[Problem to solve]
Repeat only the lines running from the beginning of the material through the line that contains "foam below it.".

[Records with modeling code]
● ● ● ●
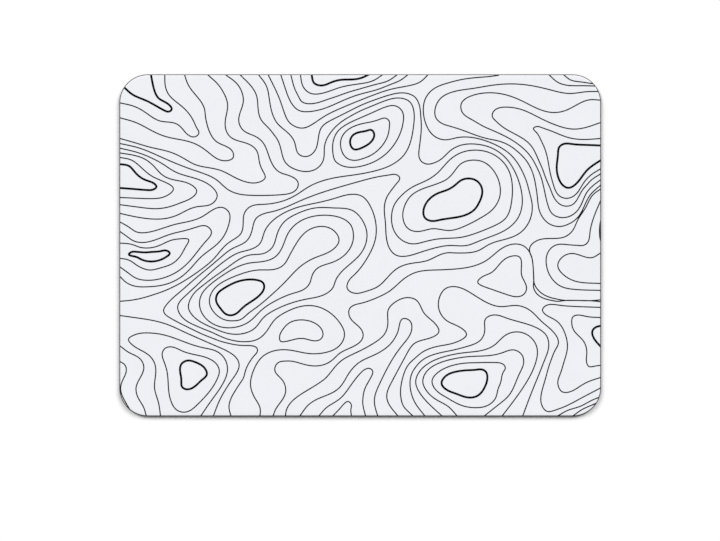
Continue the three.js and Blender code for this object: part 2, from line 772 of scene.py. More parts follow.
@dataclass(frozen=True)
class HotMelt:
    """The milky hot-melt film that has soaked into the foam below it.

    Attributes:
        name: The material's name.
        milky: The colour where the film is whole.
        soaked: The colour where it has soaked in.
        cloud_waves: How many clouds there are to one metre.
        cloud_layers: How many finer layers they have.
        soak_span: The cloud from which and up to which the colour changes.
        patch_span: The cloud from which and up to which the roughness changes.
        roughness: The roughness at its start and end.
        relief: How far the film stands up.
        strength: How much of that the light picks out.
    """

    name: str = "hot_melt_film"
    milky: Colour = (0.42, 0.41, 0.38)
    soaked: Colour = (0.12, 0.12, 0.115)
    cloud_waves: float = 600.0
    cloud_layers: float = 4.0
    soak_span: Span = (0.35, 0.65)
    patch_span: Span = (0.3, 0.7)
    roughness: Span = (0.42, 0.62)
    relief: float = 0.02 * MM
    strength: float = 0.4

    def material(self) -> bpy.types.Material:
        """Builds the material and returns it."""
        graph = MaterialGraph(self.name)
        place = graph.add("TexCoord").outputs["Object"]
        clouds = graph.noise(place, self.cloud_waves, self.cloud_layers)
        inputs = {
            "Base Color": graph.blend(graph.between(clouds, self.soak_span), self.milky, self.soaked),
            "Roughness": graph.between(clouds, self.patch_span, self.roughness),
            "Normal": graph.bump(clouds, self.relief, self.strength),
        }
        return graph.ended("BsdfPrincipled", inputs)


# The cloth and its print


@dataclass
class ClothFace(Layer):
    """The woven face sheet, crushed thin along the blade's cut and rising from there in a small roll.

    Attributes:
        node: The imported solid's name.
        crushed: The sheet's thickness at the cut.
        roll_width: How far in from the cut the face is level.
        roll_steps: How many straight steps make the roll.
        flat_margin: The width of the level band beside the roll.
        face_map: Where the face lies on the texture map.
        hidden_map: Where the hidden side lies on it.
        roll_draw: How far the roll is drawn in on it, for each metre below the face.
    """

    node: str = "printed_cloth"
    crushed: float = 0.125 * MM
    roll_width: float = 0.6 * MM
    roll_steps: int = 4
    flat_margin: float = 1.5 * MM
    face_map: MapPlace = MapPlace((0.5, 0.36), 0.99)
    hidden_map: MapPlace = MapPlace((0.15, 0.87), 0.25)
    roll_draw: float = 2.0

    def roll_insets(self) -> list[float]:
        """How far in from the cut each step of the roll ends."""
        turns = [math.pi / 2 * step / self.roll_steps for step in range(1, self.roll_steps + 1)]
        return [self.roll_width * (1 - math.cos(turn)) for turn in turns]

    def height_at(self, inside: float) -> float:
        """The height of the face at a distance in from the cut.

        Args:
            inside: The distance from the cut.

        Returns:
            The height above the desk.
        """
        left = 1 - min(max(inside / self.roll_width, 0), 1)
        rise = self.top - self.bottom - self.crushed
        return self.bottom + self.crushed + rise * math.sqrt(1 - left**2)

    def map_face(self, bm: bmesh.types.BMesh) -> None:
        """Lays the sheet's texture map: the face as seen from above, the hidden side small beside it."""
        layer = bm.loops.layers.uv.new("OFBake")
        length = self.outline.length
        for face in bm.faces:
            hidden = face.normal.z < LOOKS_DOWN
            for loop in face.loops:
                place = loop.vert.co
                if hidden:
                    loop[layer].uv = self.hidden_map.of(place, length)
                else:
                    spread = 1 - (self.top - place.z) * self.roll_draw
                    loop[layer].uv = self.face_map.of(place, length, spread)

    def build(self, finish: bpy.types.Material) -> bpy.types.Object:
        """Models the sheet.

        Args:
            finish: The cloth's material.

        Returns:
            The sheet.
        """
        bm = bmesh.new()
        underside = self.outline.face(bm, self.bottom)
        grown = bmesh.ops.extrude_face_region(bm, geom=[underside])["geom"]
        rim = only(bmesh.types.BMVert, grown)
        bmesh.ops.translate(bm, vec=(0, 0, self.crushed), verts=rim)
        bmesh.ops.recalc_face_normals(bm, faces=bm.faces)
        face = max(bm.faces, key=lambda candidate: candidate.calc_center_median().z)
        reached = 0.0
        for inset in self.roll_insets():
            rise = self.height_at(inset) - self.height_at(reached)
            bmesh.ops.inset_region(bm, faces=[face], thickness=inset - reached, depth=rise)
            reached = inset
        bmesh.ops.inset_region(bm, faces=[face], thickness=self.flat_margin)
        self.map_face(bm)
        return finished_piece(bm, "cloth_face", finish)


class Pen(Enum):
    """The two weights of the print's lines, as half their width."""

    FINE = 0.45 * MM
    BOLD = 0.79 * MM


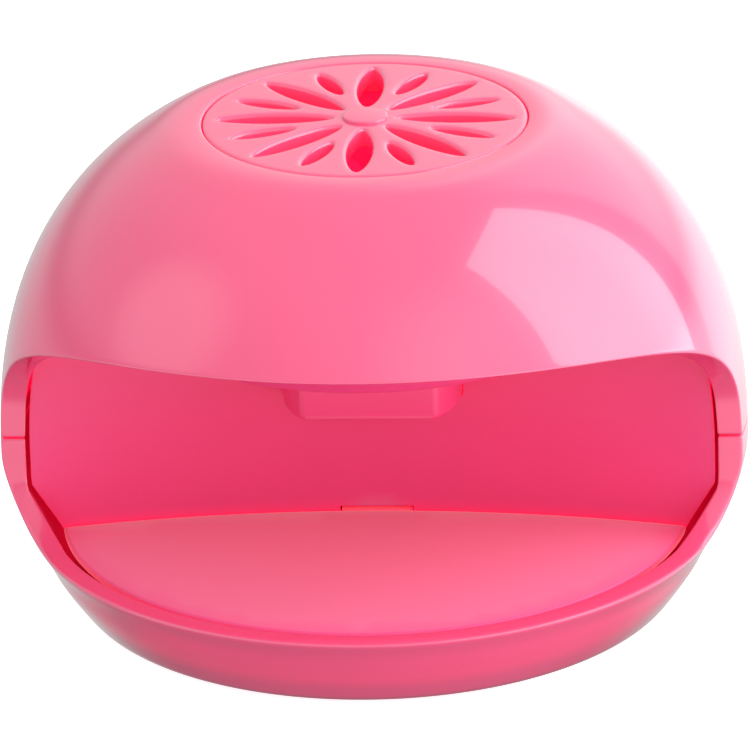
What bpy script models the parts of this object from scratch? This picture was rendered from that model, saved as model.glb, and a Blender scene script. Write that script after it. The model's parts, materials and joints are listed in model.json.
● ● ● ●
[Written answer]
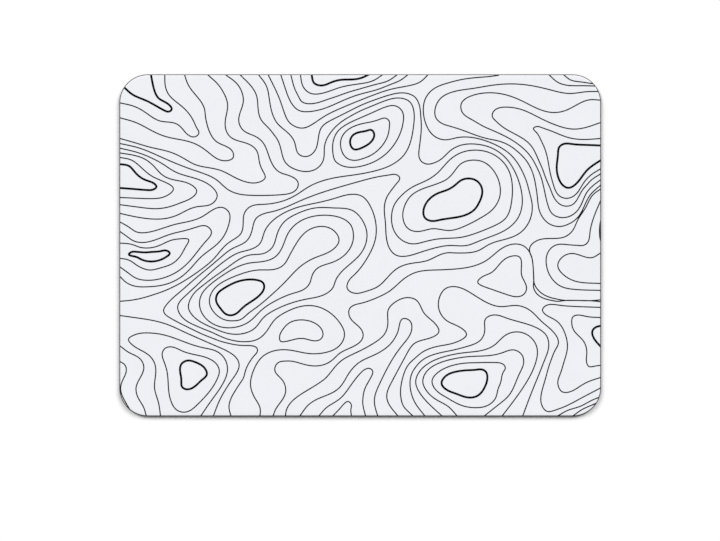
Continue the three.js and Blender code for this object: part 2, from line 772 of scene.py. More parts follow.
@dataclass(frozen=True)
class HotMelt:
    """The milky hot-melt film that has soaked into the foam below it.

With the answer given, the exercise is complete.